Optimal Allocation Under Anticipated Nonresponse

Abstract

Abstract Survey response rates have declined dramatically in recent years, increasing the costs of data collection. Despite this, there is little existing research on how to most efficiently allocate samples in a manner that incorporates response rate information. Existing mathematical theory on allocation for single-stage stratified sample designs generally assumes complete response. A common practice is to allocate sample under complete response, then to inflate the sample sizes by the inverse of the anticipated response rates. However, we show that this method can fail to improve upon an unadjusted allocation, due to ignoring the associated increase in the cost per interview. We provide mathematical theory on how to allocate single-stage designs in a manner that incorporates the effects of nonresponse on cost efficiency. We derive the optimal allocation for the poststratified estimator under nonresponse, which minimizes either the unconditional variance of our estimator or the expected costs, holding the other constant, and taking into account uncertainty in the number of respondents.

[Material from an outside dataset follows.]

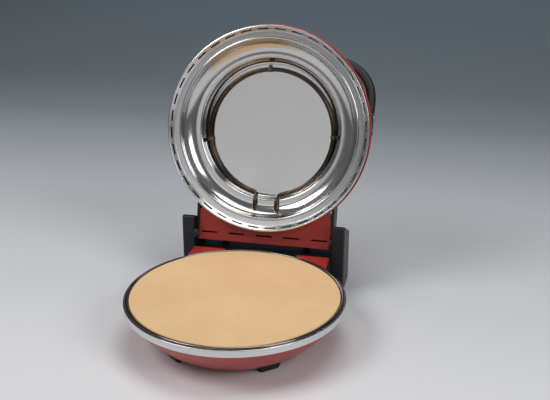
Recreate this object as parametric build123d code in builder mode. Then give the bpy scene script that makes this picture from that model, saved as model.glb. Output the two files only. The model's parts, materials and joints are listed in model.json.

We assume a cost model that incorporates effects of nonresponse. We provide theoretical comparisons between our allocation and common alternatives, which illustrate how response rates, population characteristics, and cost structure can affect the methods’ relative efficiency. In an application to a self-administered survey of US military personnel, the proposed allocation increases the effective sample size by 25 percent, compared with common practice.